Senate votes to confirm Garland as attorney general
The Senate on Wednesday confirmed Merrick Garland to be President Biden’s attorney general, a U-turn from a 2016 stalemate that kept him stuck in Senate limbo.
Senators voted 70-30 on Garland’s nomination to lead the Justice Department, easily topping the 50 votes needed.
The vote comes just days before the five-year anniversary of when then-President Obama nominated Garland to fill the Supreme Court seat left vacant by the death of Justice Antonin Scalia. Republicans, who then controlled the Senate, refused to give Garland a hearing or a vote.
This time around, Garland, who has served on the U.S. Court of Appeals for the District of Columbia Circuit since 1997, won support from most of the caucus, including the men at the center of the 2016 standoff: Senate Minority Leader Mitch McConnell (R-Ky.) and Sen. Chuck Grassley (R-Iowa).
“I’m voting to confirm Judge Garland because of his long reputation as a straight shooter and a legal expert. His left-of-center perspective has been within the legal mainstream. Let’s hope our incoming attorney general applies that no-nonsense approach to the serious challenges facing the Department of Justice [DOJ] and our nation,” McConnell said ahead of Wednesday’s vote.
Garland’s path to confirmation wasn’t without headaches after Sen. Tom Cotton (R-Ark.) announced that he had placed a hold on the nomination, forcing Democrats to eat up days of floor time.
But with Democrats holding 50 seats and GOP support from many of Cotton’s colleagues, Garland was widely expected to be confirmed.
Grassley announced this week that he would support Garland but said he had “concerns,” adding that it was the longtime judge’s “credibility that’s on the line here.”
Garland is taking over a Justice Department battered by being at the center of recent political scandals, with senators on both sides concerned it has become politicized.
Garland, during an hours-long confirmation hearing, pledged to be independent of Biden.
“I am the United States’s lawyer. I will do everything in my power … to fend off any effort by anyone to make prosecutions or investigations partisan or political in any way,” Garland said during the hearing.
Garland will be under the microscope to see how he works to reestablish the department’s independence from the White House.
“There’s been deep politicization of the Justice Department. It was quite widespread over the last four years,” Wendy Weiser, director of the Democracy Program at the Brennan Center for Justice, previously told The Hill.
“There is still work to do, not just to restore the functioning of the institution, but shoring up the guard rails to make sure it won’t be politicized again,” Weiser added.

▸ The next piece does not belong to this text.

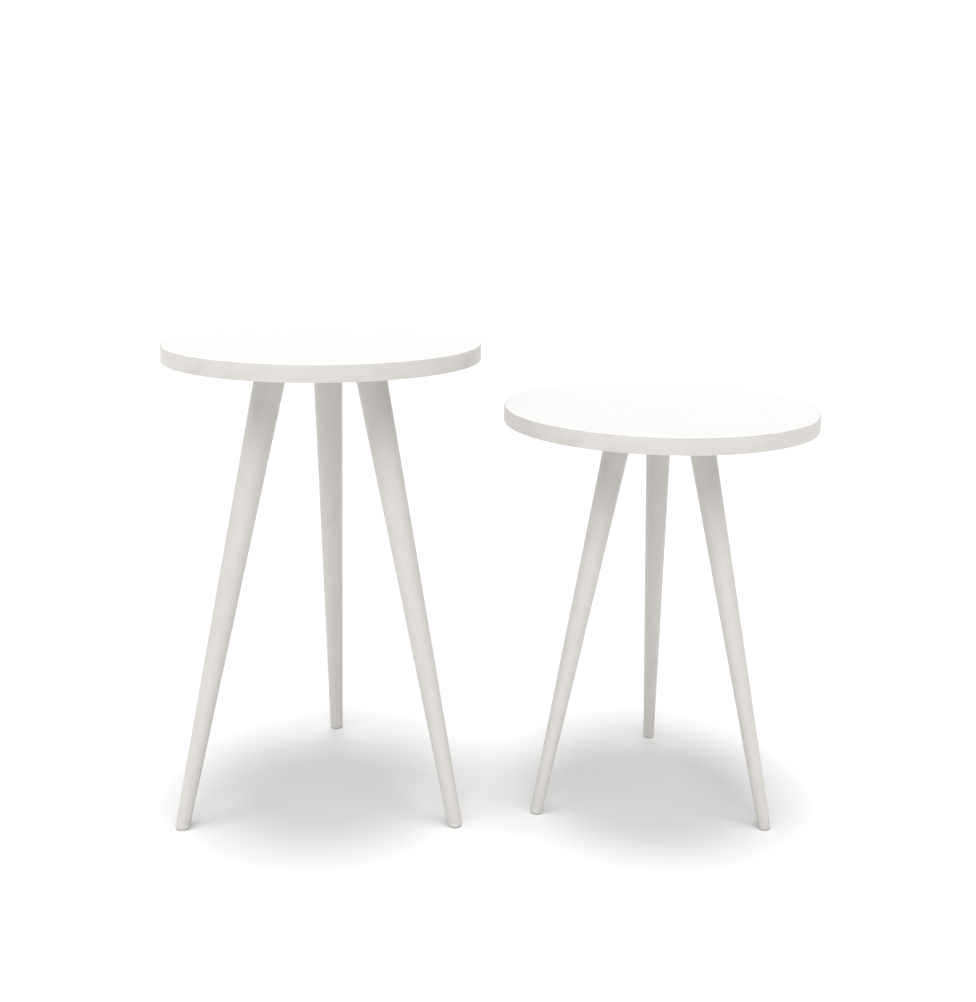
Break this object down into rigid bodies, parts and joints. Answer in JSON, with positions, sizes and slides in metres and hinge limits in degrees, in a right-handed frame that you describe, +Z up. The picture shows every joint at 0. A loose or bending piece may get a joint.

Garland will have to balance rebuilding the Justice Department with juggling a wide-ranging domestic terrorism probe and controversial policy fights on issues such as police reform and immigration.
Those will spark immediate tests that could have far-reaching political repercussions, testing his pledge for independence.
Garland will have to decide whether to take the unprecedented step of investigating and potentially prosecuting a former president following accusations that Trump stoked the Jan. 6 riot that overran the Capitol and left five people dead.
The department is also carrying out a tax investigation into Hunter Biden, the president’s son, that is being closely watched by Republicans, who also pressed Garland to let special counsel John Durham continue his probe into the origins of the 2016 probe involving Russia’s election interference and the Trump campaign.
“I would not have taken this job if I thought that politics would have any influence over prosecutions and investigations,” he told senators during his confirmation hearing.
Garland also committed to lawmakers that he would ensure the department, which oversees the FBI, would take a greater role in monitoring and combating domestic terrorism. It’s familiar ground for Garland, who, as a U.S. attorney, investigated and led prosecutions tied to the Oklahoma City bombing in 1995.
“I don’t think that this is necessarily a one-off,” Garland said, noting the DOJ’s work prosecuting the Ku Klux Klan and his experience litigating domestic terrorism.
“I intend to make sure that we look more broadly to look at where this is coming from, what other groups there might be that could raise the same problem in the future,” he added.
Garland will also take over a department that will need to ramp up to meet Biden’s goals on voting rights and criminal justice reform.
The Trump Department of Justice became the first to not bring a single enforcement action under the 1965 Voting Rights Act. It also scrapped Obama-era policies that limited the use of mandatory minimum sentences and reliance on private prisons‚ policies the Biden administration has already moved to reinstate.
Garland said both criminal justice reform and voting rights would be top priorities of his.
“I regard my responsibilities with respect to the Civil Rights Division as at the top of my agenda priorities lists. So you have my commitment to do everything I can in this area,” Garland said during his confirmation hearing.